PAYMENTS BANKS. Govt trying to diminish the status of PSBs: unions

Our Bureau Updated - January 23, 2018 at 01:38 PM.

PSBs are saddled with huge bad loans due to corporate delinquency: Ch Venkatachalam

The All-India Bank Employees Association has criticised the Reserve Bank of India granting licence to private companies to open payments banks as a move to boost private sector banks at the cost of their public sector counterparts.

AIBEA General Secretary Ch Venkatachalam said in a statement that the move would minimise the role of public sector banks and shrink their market share. In the name of banking reforms, he said, the government was trying to diminish the status of PSBs and boost private banks.

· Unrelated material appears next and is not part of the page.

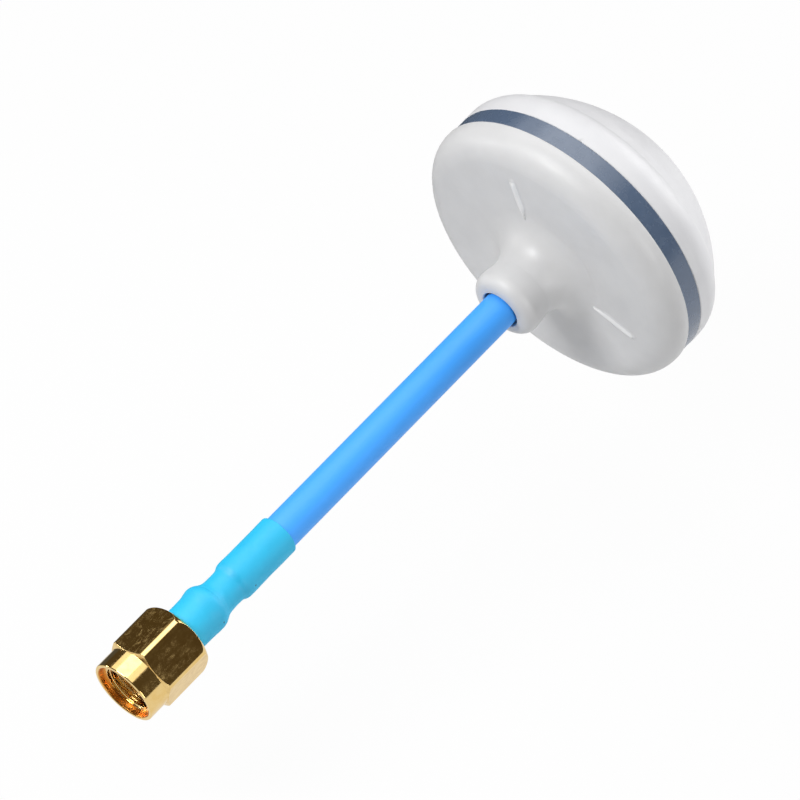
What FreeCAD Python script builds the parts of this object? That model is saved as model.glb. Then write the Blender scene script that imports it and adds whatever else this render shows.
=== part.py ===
import FreeCAD, Part
import math
import os

# A cloverleaf antenna for circular polarisation: a moulded mushroom head on a stem of
# semi-rigid coaxial cable, with a gold plated coupling plug at the foot. Millimetres, +Z up.
# Z = 0 is the plug's mating plane, and the plug points down.

# Plug body and what it holds
nose_radius = 2.30
nose_length = 2.20
flange_radius = 2.75
flange_length = 1.40
ring_groove_radius = 2.40
ring_groove_width = 0.60
shoulder_length = 1.30
ferrule_radius = 2.38
ferrule_length = 4.30
insulator_radius = 2.05
insulator_length = 4.20
cable_step_length = 0.80
contact_radius = 0.64
contact_tail = 0.60
socket_radius = 0.47
socket_depth = 2.50
socket_slit_width = 0.14
socket_slit_depth = 1.90
socket_slit_count = 4
solder_cup_depth = 1.40
body_edge = 0.12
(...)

“Because of the colossal private corporate delinquency, PSBs are saddled with huge bad loans of nearly ₹6 lakh crore,” Venkatachalam said. “All these are private corporate companies who had defaulted and it is strange that the RBI and the government want to encourage the very same private sector to start banks.”

He pointed out that at the end of the last financial year there were 7,035 cases of wilful default involving bad loans of ₹58,792 crore. The top 30 borrowings from PSBs amounted to ₹1.21 lakh crore.

Cost will rise

He noted that because of the fall in profits, banks were striving hard to attract low-cost deposits and every bank was now focussing on savings and current accounts as a means of reducing cost of funds and improving profitability. If private payments banks are allowed to collect savings and current deposits, PSBs will be deprived of them and hence the cost of banking services in PSBs will increase, he warned.

“At a time when the government wants to ensure that banking services reach everyone, the need is to strengthen and expand PSBs who alone can take care of the common people’s banking needs, the private companies are being encouraged to start payment banks,” Venkatachalam said.